I like the Legends of the Ancient World (LotAW) adventure products for a similar reason. You get a complete adventure in a small, 5.5 x 8.5 booklet, with each individual encounter or room, contained within the adventure, being only one paragraph (and that paragraph includes all the monster stats and treasure for the encounter). Dark City Games (DCG) has published 15 adventures (3 of those are free), and each of those adventures follow the "pre-programmed adventure" format that was briefly popular in the early 80's.

The Dark Vale is one of those adventures. The booklet itself is 48 pages (although only 32 of those pages are the adventure, the rest of the booklet consists of the complete LotAW rules, along with some maps and five Appendices). As mentioned earlier, all of the DCG products are "pre-programmed adventures". Those products are specifically designed for solo-play: while a DM can run those adventures, a player can use this product by reading the relevant paragraph, and resolving the encounter herself.

From the back cover of The Dark Vale: "Word has reached the streets of Redpoint that a lost artifact of great power lies to the southwest, in an obscure vale in the ancient Seawatch mountains. It is the Blackstone, a relic of ancient power from a mythic age. There are only a few references to it in the tomes of history: all of them fearful and despairing. The potential for an era of unchecked evil abounds, unless you find the Blackstone first and destroy it."

Pre-programmed adventures are like decision trees. Each encounter will give you several options. Depending on which option you choose, you will be referred to a different paragraph in the adventure. DCG has amplified this format by adding "plot-words" to the game, so that you can go to the same paragraph, again, but the possession of a plot-word will allow you to resolve that encounter differently. You obtain the plot-words as you make your way through the adventure.

I like The Dark Vale adventure for a couple of reasons. First, it scratches my micro-game adventure itch. All of the DCG products are mirrored on the micro-game "pre-programmed adventure" model. I am a fan of the micro-game design model, because that design model forces game designers to provide the best product they can in the smallest format possible. I find the text-bloat of the modern mega-adventure obnoxious.

Second, The Dark Vale is a wilderness adventure. I have preferred DMing dungeon adventures, in the past, because the options are bound: when a party gets to a T-intersection, there are really only 4 choices, left, right, back or stop. Wilderness and city adventures are far more challenging, since the players have a much larger range of choices, making for a more challenging night for the DM. So, when I read The Dark Vale, and found that this wilderness adventure gives the illusion of choice, while still providing the DMing with pre-planned adventures and encounters, I was encouraged. The map, above, is the map for The Dark Vale, and players can go from location to location, having encounters as they enter a new area.

Third, The Dark Vale provides a rich backdrop to the adventure.
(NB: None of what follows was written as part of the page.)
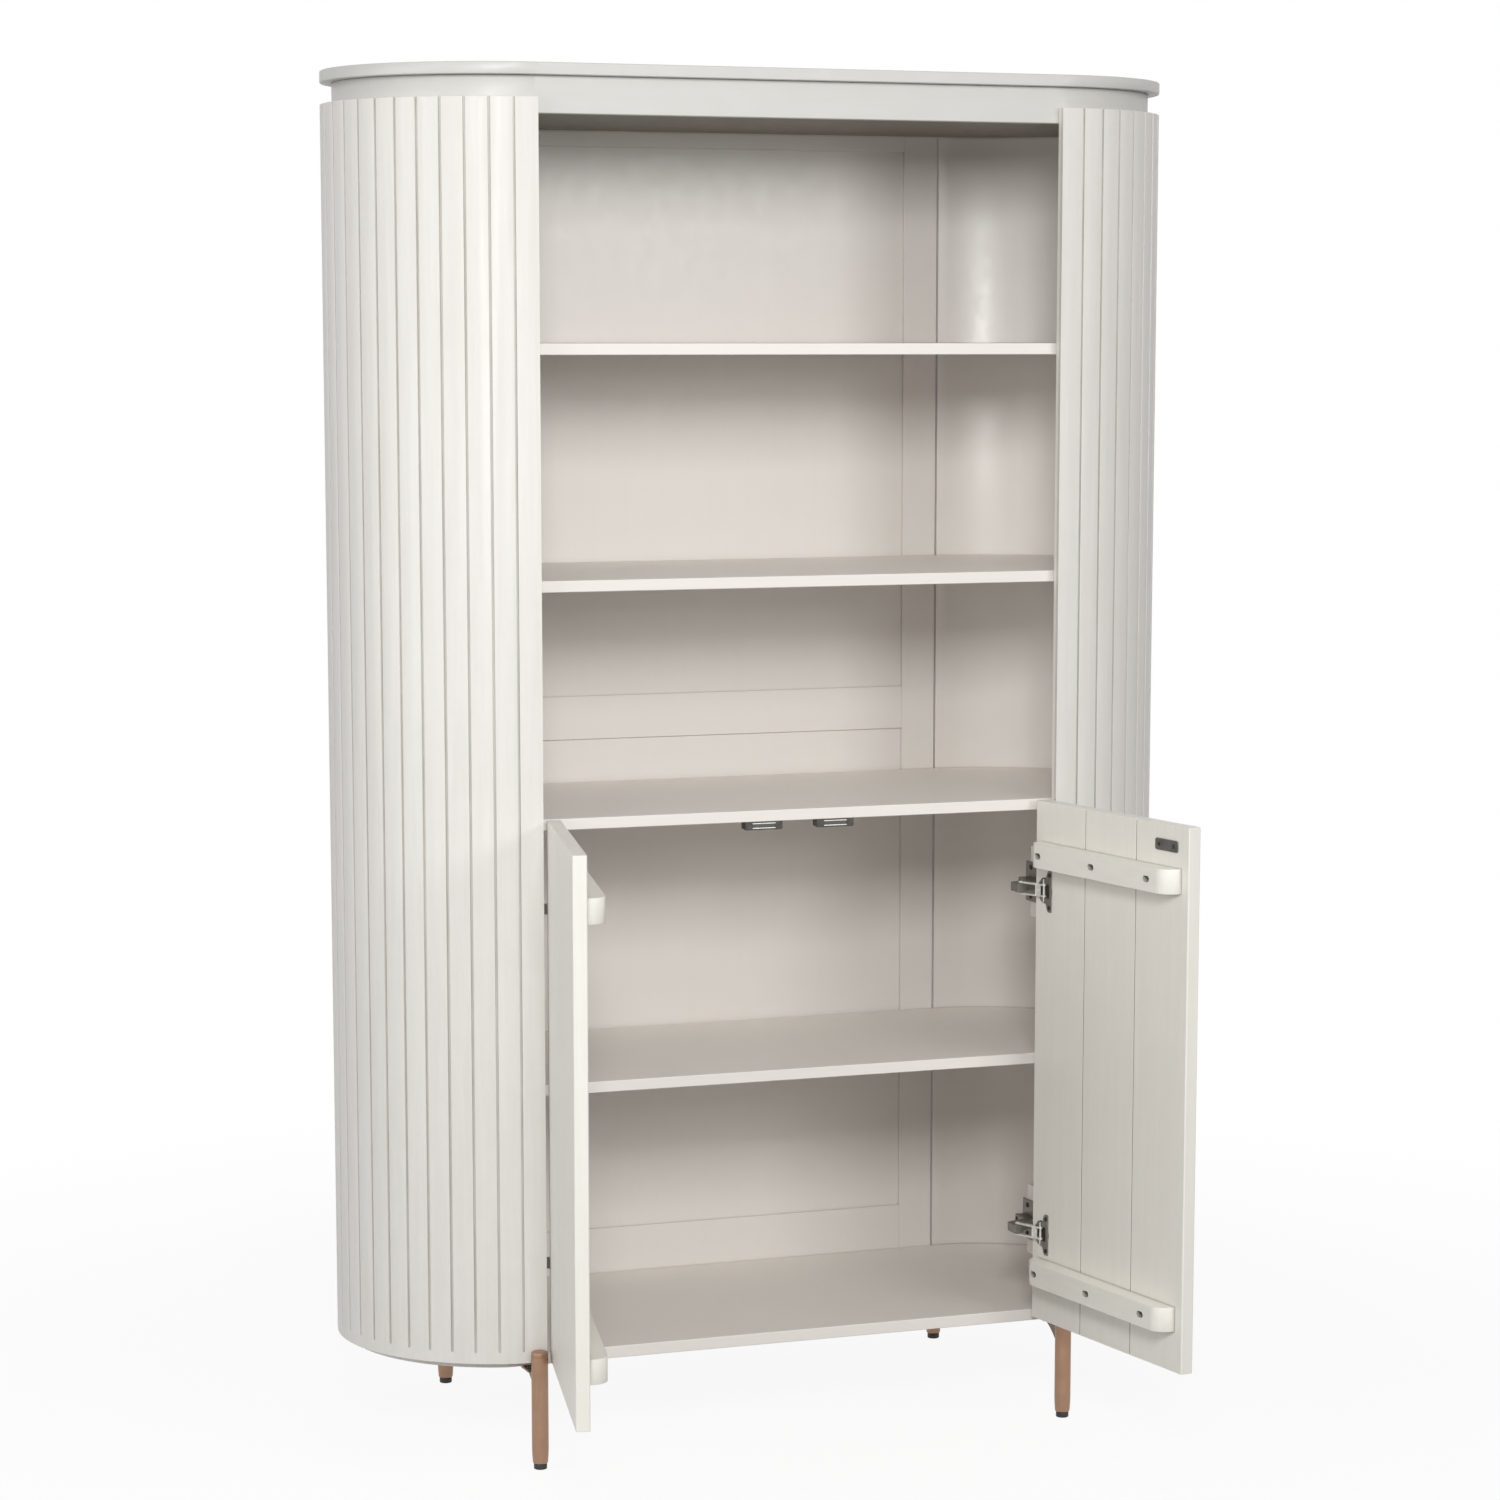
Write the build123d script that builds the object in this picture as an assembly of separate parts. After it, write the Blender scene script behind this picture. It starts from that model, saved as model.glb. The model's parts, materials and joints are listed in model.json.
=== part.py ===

There are several groups in the Vale, all competing to obtain or destroy the "Blackstone", or prevent its capture. The players can either play the adventure "straight", or they can use those competing groups, by aligning themselves with one, or provoking those groups to fight amongst themselves.

Fourth, the adventure is your typical scavenger hunt. In order to obtain the Blackstone, you must first collect several "plot-words" and items. You might think that this is a bad thing, but once the players twig to this, they will likely get into the adventure, and have a great deal of fun, just like they might in a real-world scavenger hunt.
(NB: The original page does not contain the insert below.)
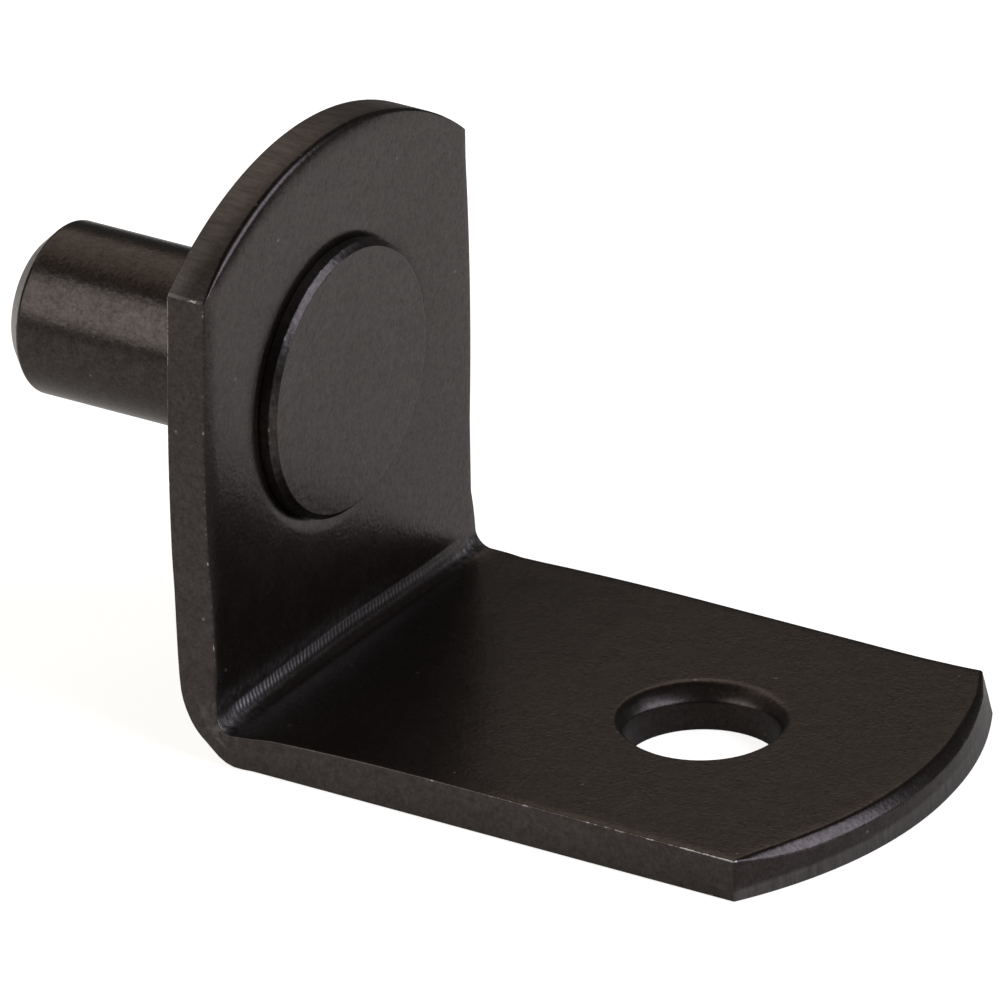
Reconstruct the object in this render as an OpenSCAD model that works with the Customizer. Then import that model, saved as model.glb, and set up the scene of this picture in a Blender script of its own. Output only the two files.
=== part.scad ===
// Angled shelf support: a bent steel bracket with a headed pin pressed through its leaf.
// X runs along the arm, away from the cabinet side. Y runs across the strip. Z is up.
// The origin is on the pin's axis, in the plane of the leaf's outer face.

/* [Strip] */
// Width of the steel strip
strip_width = 13.4; // [11:0.1:18]
// Thickness of the steel strip
plate_thickness = 1.27; // [1:0.01:2]

/* [Leaf] */
// Height of the leaf, from the arm's underside to the top of its arc
leaf_height = 16.5; // [14:0.1:26]
// Radius of the leaf's arched top
leaf_arc_radius = 10.2; // [10.2:0.1:13]
// Swell of each side edge of the leaf beside the pin, squeezed out when the pin is set
leaf_swell = 0.12; // [0.02:0.01:0.3]
// Height of the stretch of edge that swells
leaf_swell_height = 8; // [4:0.1:9]

/* [Arm] */
// Length of the arm, from the leaf's outer face to the tip of its arc
arm_length = 20; // [16:0.1:32]
// Radius of the arm's arched tip
arm_arc_radius = 13; // [10.5:0.1:20]

/* [Bend] */
// Radius of the outside of the bend where it leaves the leaf
bend_leaf_radius = 2.1; // [1:0.05:3]
// Radius of the outside of the bend where it meets the arm's underside
bend_arm_radius = 1.1; // [0.5:0.05:2]
// Angle between the leaf and the flat that the die leaves on the outside of the bend
bend_flat_angle = 50; // [35:1:55]
// Distance of that flat from the sharp corner that the two outer faces would make
bend_flat_inset = 1.05; // [0.6:0.05:1.2]
// Radius of the inside of the bend
bend_inner_radius = 0.5; // [0.2:0.05:1]
// Thinning of the arm at the foot of the bend
bend_thinning = 0.26; // [0.05:0.01:0.35]
// Length over which the arm gets back to its full thickness
bend_thinning_length = 7.5; // [4:0.1:9]
// Bulge of each side of the strip at the inside of the bend, where the steel is crushed
bend_bulge = 0.2; // [0.05:0.01:0.35]
// Reach of that bulge from the inside corner
bend_bulge_reach = 1.6; // [1:0.05:2.5]

/* [Screw hole] */
// Diameter of the screw hole
screw_hole_diameter = 4.4; // [3:0.1:6]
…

While I quite like this product, there are several things that could have been done to improve it. First, while I like the pre-programmed adventure design model, those products are difficult to use if being DMed. The traditional "pre-programmed adventure" design requires that the reader jump from paragraph to paragraph. For example, you might go from paragraph 1, to 162, to 37, then to 288, and so on. The point of that feature is to foil the reader from "cheating", by reading ahead in the adventure. Frankly, if a solo player is going to cheat, they are going to do that, despite the game designer's best efforts. Therefore, even though it is against the traditional design aesthetic, these products should be written in a more linear fashion, to assist those who need to read the book in preparation for game-night.

Second, while the map is an excellent tool, I would have preferred to have had two maps. One, for the players, might have signposts or markers to suggest where encounters might occur. The other map, for the DM, would have the paragraph number, and a few words to remind the DM what sort of encounter is to be had at each location.

Third, and this is not a criticism of The Dark Vale specifically, but pre-programmed adventures generally, the adventure design requires the limiting of player choice. Each encounter in a pre-programmed adventure normally limits the players' choice of actions to, at most 3-5 choices. A good DM can mask those limitations, but you should be aware that the design of The Dark Vale, and every other pre-programmed adventure, includes the limiting of player choice. Of course, this is true of every off-the-shelf adventure. The advantage of text-light adventures like The Dark Vale is that there is little to "break" if the DM needs to react to something not anticipated in the original adventure design.

The Dark Vale is a nice product. While expensive, at $13, it is a good example of the micro-game adventure, and should provide for some fun and challenging adventuring.


Gothridge Manor said...

Good to know. I'm always on the prowl for a good product that I haven't heard of. I will check it out. Thanks.

Aaron E. Steele said...

Check out some of Dark City Games free product first. That will help you assess whether this adventure design approach will work for you.

I find the material is relatively system neutral. So it can be ported over to another game system quite easily.

evildm said...

Why does the "One page dungeon" download have 44 pages?

Aaron E. Steele said...

Sorry for the late reply. The one page dungeon codex is comprised of 44 one-page dungeons.